Check each line of the material. Copy those containing "picture".
________________________
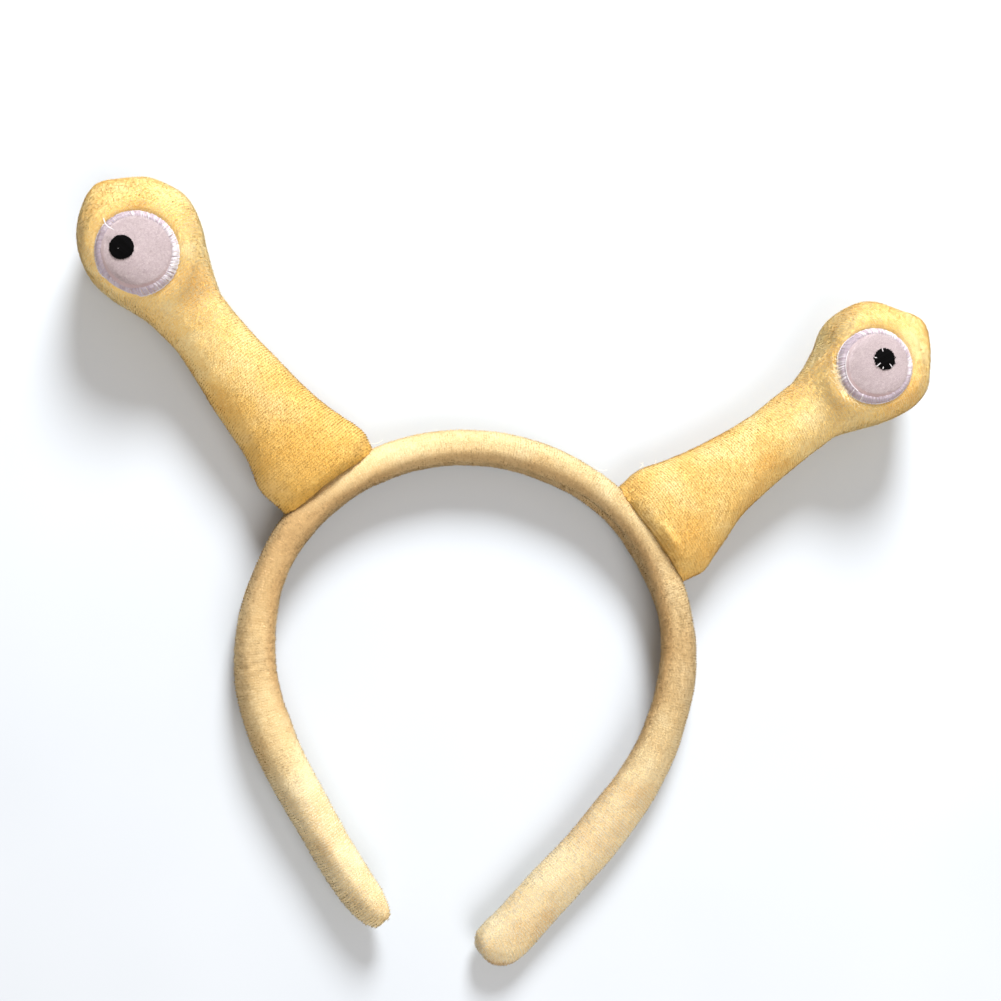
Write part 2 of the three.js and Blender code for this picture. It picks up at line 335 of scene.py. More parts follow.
def smoothed(points, edges, share, rounds):
    count = len(points)
    first, second = edges[:, 0], edges[:, 1]
    degree = np.bincount(edges.ravel(), minlength=count)[:, None]
    for _ in range(rounds):
        total = [np.bincount(first, points[second, k], count)
                 + np.bincount(second, points[first, k], count) for k in range(3)]
        points = points + share[:, None] * (np.stack(total, 1) / degree - points)
    return points


# Materials

class Surface:
    """A material, and the nodes that feed its shader"""

    def __init__(self, name):
        self.material = bpy.data.materials.new(name)
        self.material.use_nodes = True
        self.nodes = self.material.node_tree.nodes
        self.links = self.material.node_tree.links
        self.inputs = self.nodes["Principled BSDF"].inputs

    def noise(self, scale, detail):
        place = self.nodes.new("ShaderNodeTexCoord")
        texture = self.nodes.new("ShaderNodeTexNoise")
        texture.inputs["Scale"].default_value = scale
        texture.inputs["Detail"].default_value = detail
        texture.inputs["Roughness"].default_value = NOISE_ROUGHNESS
        self.links.new(place.outputs["Object"], texture.inputs["Vector"])
        return texture.outputs["Fac"]

    def number(self, name):
        """A number that the mesh keeps at each of its points"""
        found = self.nodes.new("ShaderNodeAttribute")
        found.attribute_name = name
        return found.outputs["Fac"]

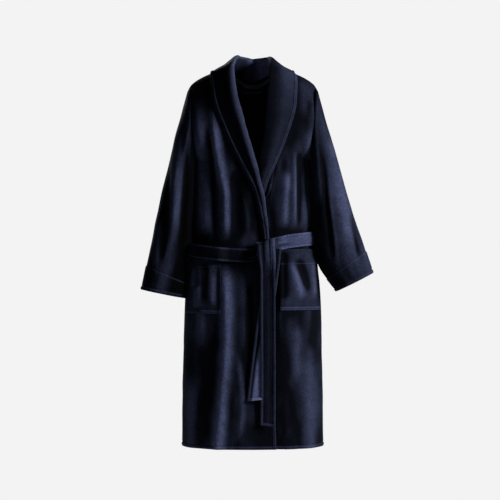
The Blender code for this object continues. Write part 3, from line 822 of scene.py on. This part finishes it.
def cuff(side):
    """The doubled band round the sleeve's end."""
    edge = np.array(RIM) / SLEEVE_LENGTH
    rows = np.concatenate([1 - edge, np.linspace(0.972, 0.906, 14), CUFF_START + edge[::-1]])
    turn, t, points = sleeve_grid(side, rows, CUFF_STAND)
    from_hand = run_from(points, 0, "first")
    from_top = run_from(points, 0, "last")
    relief = sleeve_relief(side, turn, np.minimum(t, 0.9), points)
    # Painted highlight lines along the cuff's hand edge, its stitching and its top edge.
    nap = sleeve_nap(side, turn, relief) + 0.3 * (rim_nap(from_hand) + bump(from_top, 0.003))
    relief += stitched(from_hand, STITCH_INSET) + 0.0005 * smoothstep(from_top / 0.004)
    points = raised(points, relief, closed=True)
    name = f"{SIDE[side]}_cuff"
    piece = cloth(f"{name}_cloth", points, DOUBLED, f"{SIDE[side]}_arm", closed=True, nap=nap)
    lay(piece, name, "trim_plush", flat=(0.34, 0.075), held="stretched",
        rests_on=[f"{SIDE[side]}_sleeve_cloth"])


# ---- Pockets ----

POCKET_INNER_X = {RIGHT: -0.098, LEFT: 0.084}
POCKET_FROM_SIDE = 0.006
POCKET_Z = {RIGHT: (-0.726, -0.541), LEFT: (-0.716, -0.531)}
POCKET_HOLLOW = 0.0085
POCKET_MOUTH = 0.0075
POCKET_PLUSH = 0.0032
POCKET_COLUMNS = on_columns(stations(np.linspace(0, 1, 30), TRIM, TRIM))
POCKET_PAINTED_SHADING = {RIGHT: 0.32, LEFT: 0.27}
BAND_HEIGHT = 0.045
POCKET_FOLDS = {
    RIGHT: [([(-170, -575), (-174, -620), (-176, -650)], 10, 4),
            ([(-163, -640), (-167, -710)], 10, 4, 0.2, 0.1),
            ([(-140, -560), (-146, -700)], 9, -4),
            ([(-118, -600), (-122, -710)], 9, 3)],
    LEFT: [([(108.5, -565), (128, -620), (150, -690)], 12, 5.5),
           ([(132, -552), (152, -610), (172, -670)], 11, -6, 0.3, 0.4),
           ([(184, -550), (192, -690)], 11, 3.5),
           ([(92, -535), (94, -690)], 12, -5, 0.1, 0.2)],
}


def pocket_points(side, z, extra):
    """The pocket's cloth, sewn at its sides and bottom and standing open at the top.

    Returns its points, their distance from the nearer side and their painted light and shade.
    """
    bottom, top = POCKET_Z[side]
    share, offset = POCKET_COLUMNS
    outer = side * (side_x(z) - POCKET_FROM_SIDE)
    x = between(outer, POCKET_INNER_X[side], (share ** 1.4, offset))
    across = (x - outer) / (POCKET_INNER_X[side] - outer)
    up = (z - bottom) / (top - bottom)
    sewn = np.minimum(np.minimum(across, 1 - across), up)
    hollow = POCKET_HOLLOW + (POCKET_MOUTH - POCKET_HOLLOW) * smoothstep((up - 0.6) / 0.25)
    stand = 0.0006 + hollow * smoothstep(sewn / 0.42)
    under = FRONT_RELIEF[side](x, z)
    own = folds(x, z, POCKET_FOLDS[side])
    height = under + stand + extra + own * smoothstep(sewn / 0.1)
    from_side = np.minimum(np.abs(x - x[:, :1]), np.abs(x - x[:, -1:]))
    return off_panel(x, z, front_depth, -1, height), from_side, fold_nap(own, POCKET_PAINTED_SHADING[side], 1.1)


def pocket_cloth(side, name, points, relief, thickness, **look):
    """Cloth on the front with its relief towards the viewer."""
    points = points + relief[..., None] * np.array((0, -1, 0))
    if side == LEFT:
        points, look["nap"] = points[:, ::-1], look["nap"][:, ::-1]
    return cloth(name, points, thickness, **look)


def pocket(side):
    """A patch pocket, without its band."""
    bottom, top = POCKET_Z[side]
    rows = stations(np.linspace(0, 1, 38), TRIM, (0, 0.0015, 0.004))
    z = between(bottom, top, on_rows(rows)) + 0 * POCKET_COLUMNS[0]
    points, from_side, nap = pocket_points(side, z, POCKET_PLUSH)
    from_bottom = z - bottom
    relief = stitched(from_bottom, STITCH_INSET, 0.0014, 0.0015)
    side_seam = stitched(from_side, STITCH_INSET, 0.0003, 0.0005)
    relief += side_seam * smoothstep(from_bottom / STITCH_INSET)
    # Painted highlight along the bottom edge and its stitching, painted shade along the sewn sides.
    nap += 0.55 * rim_nap(from_bottom) - 0.6 * nap * bump(from_side, 0.012)
    name = f"{SIDE[side]}_pocket"
    piece = pocket_cloth(side, f"{name}_cloth", points, relief, POCKET_PLUSH, nap=nap)
    lay(piece, name, "body_plush", flat=(0.14, 0.2), held="hung",
        rests_on=[f"{SIDE[side]}_front_cloth"])


def pocket_band(side):
    """The band along the pocket's open top."""
    top = POCKET_Z[side][1]
    rows = stations(np.linspace(0, 1, 9), (0, 0.0012, 0.003), RIM)
    z = between(top - BAND_HEIGHT, top + 0.0012, on_rows(rows)) + 0 * POCKET_COLUMNS[0]
    points, from_side, nap = pocket_points(side, z, POCKET_PLUSH + STRAP)
    relief = stitched(top - z, STITCH_INSET, 0.0006, 0.001)
    # Painted highlight along the band's lower edge, painted shade towards its ends.
    nap += 0.3 * bump(z - z.min(), 0.0022) - 0.6 * nap * bump(from_side, 0.02)
    pocket_name = f"{SIDE[side]}_pocket"
    piece = pocket_cloth(side, f"{pocket_name}_band_cloth", points, relief, STRAP,
                         rim=THIN_RIM, nap=nap)
    lay(piece, f"{pocket_name}_band", "trim_plush", flat=(0.14, 0.046), held="stretched",
        rests_on=[f"{pocket_name}_cloth"])


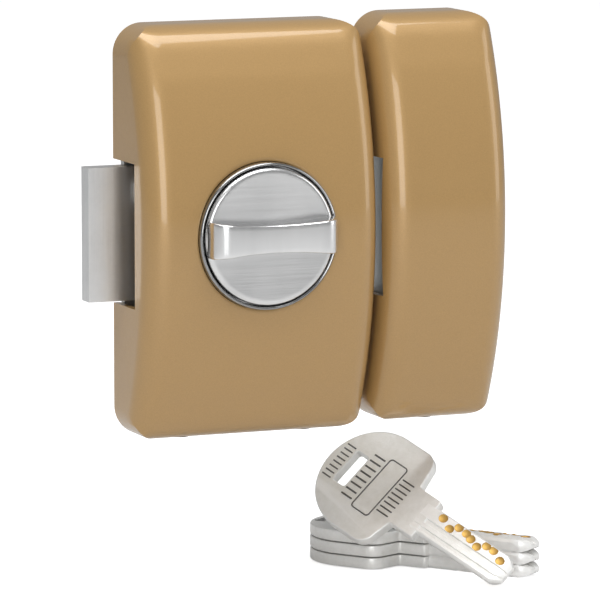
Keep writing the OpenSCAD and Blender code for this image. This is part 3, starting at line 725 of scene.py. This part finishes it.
class LOCK_OT_works(bpy.types.Operator):
    """Rounds the edges of the bolt, the plates, the gearing and the cylinder, and finishes them"""
    bl_idname = "lock.works"
    bl_label = "Finish The Works"

    def execute(self, context):
        f = finishes()
        for node, body, finish, width in WORKS:
            o = softened(node, body, f[finish], width)
        return {"FINISHED"}


def coil_tree():
    """Geometry nodes: a coil spring of round wire stood at each point of the chamber line."""
    tree = bpy.data.node_groups.new("Coil Springs", "GeometryNodeTree")
    face = tree.interface
    face.new_socket(name="Geometry", in_out="INPUT", socket_type="NodeSocketGeometry")
    for label, value in (("Coil Radius", 0.0012), ("Wire Radius", SPRING_WIRE), ("Length", 0.0035),
                         ("Pitch", 0.005)):
        face.new_socket(name=label, in_out="INPUT", socket_type="NodeSocketFloat").default_value = value
    for label, value in (("Turns", 6), ("Count", 5)):
        face.new_socket(name=label, in_out="INPUT", socket_type="NodeSocketInt").default_value = value
    face.new_socket(name="Start", in_out="INPUT", socket_type="NodeSocketVector")
    face.new_socket(name="Material", in_out="INPUT", socket_type="NodeSocketMaterial")
    face.new_socket(name="Geometry", in_out="OUTPUT", socket_type="NodeSocketGeometry")
    n, link = tree.nodes, tree.links.new
    gin, gout = n.new("NodeGroupInput"), n.new("NodeGroupOutput")
    spiral = n.new("GeometryNodeCurveSpiral")
    spiral.inputs["Resolution"].default_value = 20
    link(gin.outputs["Turns"], spiral.inputs["Rotations"])
    link(gin.outputs["Coil Radius"], spiral.inputs["Start Radius"])
    link(gin.outputs["Coil Radius"], spiral.inputs["End Radius"])
    link(gin.outputs["Length"], spiral.inputs["Height"])
    wire = n.new("GeometryNodeCurvePrimitiveCircle")
    wire.inputs["Resolution"].default_value = 8
    link(gin.outputs["Wire Radius"], wire.inputs["Radius"])
    sweep = n.new("GeometryNodeCurveToMesh")
    sweep.inputs["Fill Caps"].default_value = True
    link(spiral.outputs["Curve"], sweep.inputs["Curve"])
    link(wire.outputs["Curve"], sweep.inputs["Profile Curve"])
    row = n.new("GeometryNodeMeshLine")
    row.mode = "OFFSET"
    step = n.new("ShaderNodeCombineXYZ")
    link(gin.outputs["Pitch"], step.inputs["Y"])
    link(gin.outputs["Count"], row.inputs["Count"])
    link(gin.outputs["Start"], row.inputs["Start Location"])
    link(step.outputs[0], row.inputs["Offset"])
    copies = n.new("GeometryNodeInstanceOnPoints")
    link(row.outputs["Mesh"], copies.inputs["Points"])
    link(sweep.outputs["Mesh"], copies.inputs["Instance"])
    real = n.new("GeometryNodeRealizeInstances")
    link(copies.outputs["Instances"], real.inputs["Geometry"])
    shade = n.new("GeometryNodeSetShadeSmooth")
    link(real.outputs["Geometry"], shade.inputs["Geometry"])
    mat = n.new("GeometryNodeSetMaterial")
    link(shade.outputs["Geometry"], mat.inputs["Geometry"])
    link(gin.outputs["Material"], mat.inputs["Material"])
    link(mat.outputs["Geometry"], gout.inputs["Geometry"])
    return tree


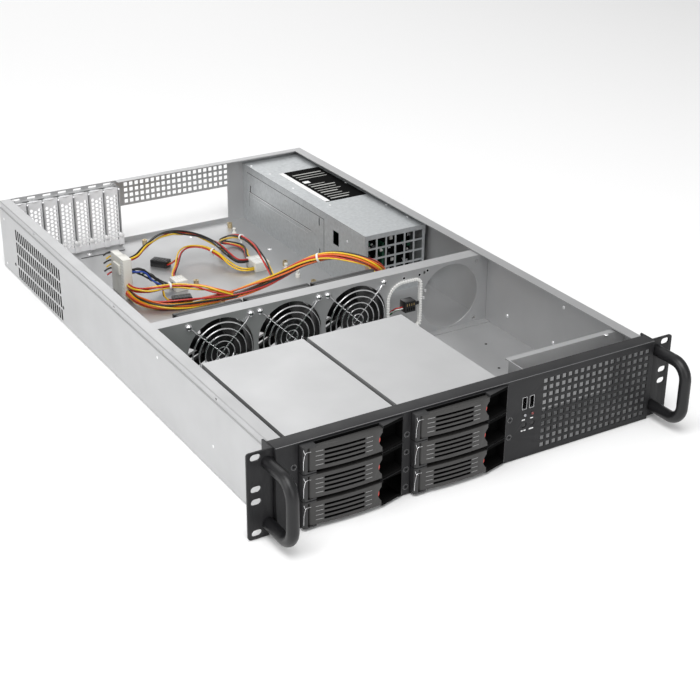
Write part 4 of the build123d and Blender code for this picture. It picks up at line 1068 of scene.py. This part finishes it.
________________________
*Written response:*
Write part 2 of the three.js and Blender code for this picture. It picks up at line 335 of scene.py. More parts follow.
Write part 4 of the build123d and Blender code for this picture. It picks up at line 1068 of scene.py. This part finishes it.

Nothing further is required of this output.